Issue 11 of excellent football magazine The Blizzard has a very interesting interview with Horacio Elizondo. Elizondo officiated the 2006 World Cup Final between France and Italy, and was the person who sent off French captain (and football legend) Zinedine Zidane for a violent headbutt on the Italian defender Marco Materazzi. Here's an excerpt from the interview in which Elizondo runs through his decision making process.
Q. Obviously, that decision was correct. A headbutt to the chest — no room for doubt there! But discussion has continued about the role of the fourth official in that decision. In 2006, did you get a word in your ear from the fourth official?
"It was all done over the headset. When Materazzi fell to the floor, the ball was up the other end of the pitch and of course I was keeping up with play over there... So immediately I ask my assistant, Darío García, [touching a finger to his ear to indicate the headset] “Darío, did you see anything? What happened? Why’s he on the floor?” He tells me, “I don’t know, I see him there on the floor but I didn’t see what happened.” Then I ask Rodolfo [Otero, the other assistant referee], who was on the other touchline, in the other half of the pitch — without much hope, because he was a long way away — and he tells me, “No, me neither.” And that’s where I start to think... [blows out his cheeks] I had a lot of doubts, clearly something had happened, but if no one saw what it was... and then Luis Medina Cantalejo’s voice [the fourth official] appears in my headset, and he says “Horacio, Horacio, I saw it,” he says to me. “A really violent headbutt by Zidane on Materazzi, right in the chest.”

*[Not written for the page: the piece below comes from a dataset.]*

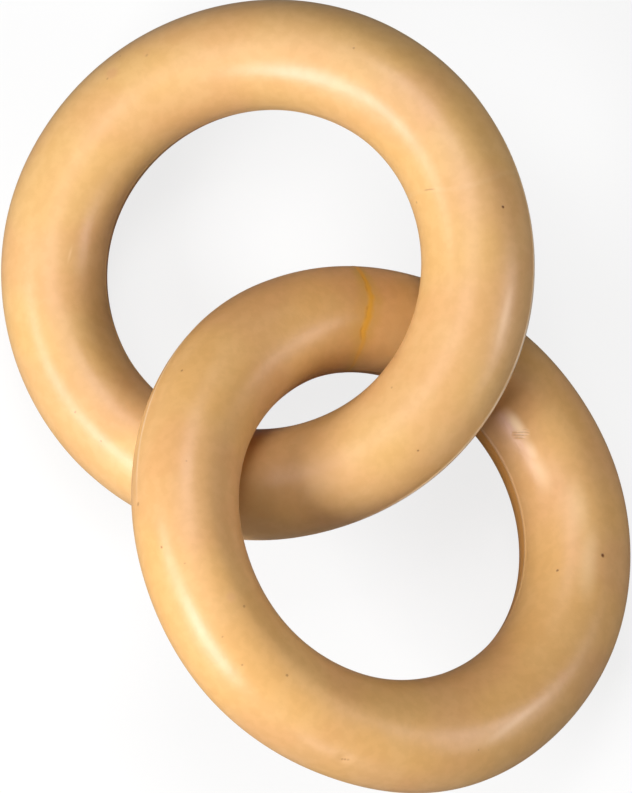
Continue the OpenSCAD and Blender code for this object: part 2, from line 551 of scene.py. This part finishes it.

So obviously, when I get to the spot, I already know Zidane is on his way. I got to the spot, to where Materazzi was, and the Spaniard [Cantalejo] had already told me what I needed to know to make the decision that Zidane was going to leave the pitch. What I then asked [Cantalejo] was, “Why did he headbutt him?” — whether he’d seen whether Materazzi had done anything beforehand — and he replied, “No, honestly I don’t know. I just saw the headbutt.” And when I got there, I realised that the players didn’t know what was going on either...And the noise in the stadium... the crowd just went silent, as if to say, “What’s going on? Why is that player lying on the floor?” And me in the middle of it, thinking, “Right then... how do I make this decision clear? Zidane’s going, he’s standing there calmly.
It didn’t seem very correct, to me, to just BANG! take a red card out like that, as if from nowhere, with the crowd and players all having seen that I’d been in the other half and hadn’t seen anything. So, since the headsets were only new you can see if you watch it on video that I go over to Darío García... I went over to Darío, but I knew Darío didn’t know anything! So, why? Well, because that is understandable. Everyone understands if you go over to the assistant that it’s because the assistant is going to tell you something to help you make a decision. So I get to Darío, and I just say to him, “Focused!” — I say it to him and I say it to myself, to remind us both, “there are still 10 minutes to go, stay focused.” — I turn around and go to Zidane and take out the red card."
Q. Even though he hadn’t been the assistant who told you...
"No, he didn’t tell me anything. How could he, if he didn’t know? When I realised I needed to get the card out I thought, “Right then, let’s see, how can I make this easily understood?” And I say to myself, “If the assistant calls you over, everyone knows that’s because he’s going to tell you something. It was a little bit of a disguise, but it contained some truth as to how the decision was taken".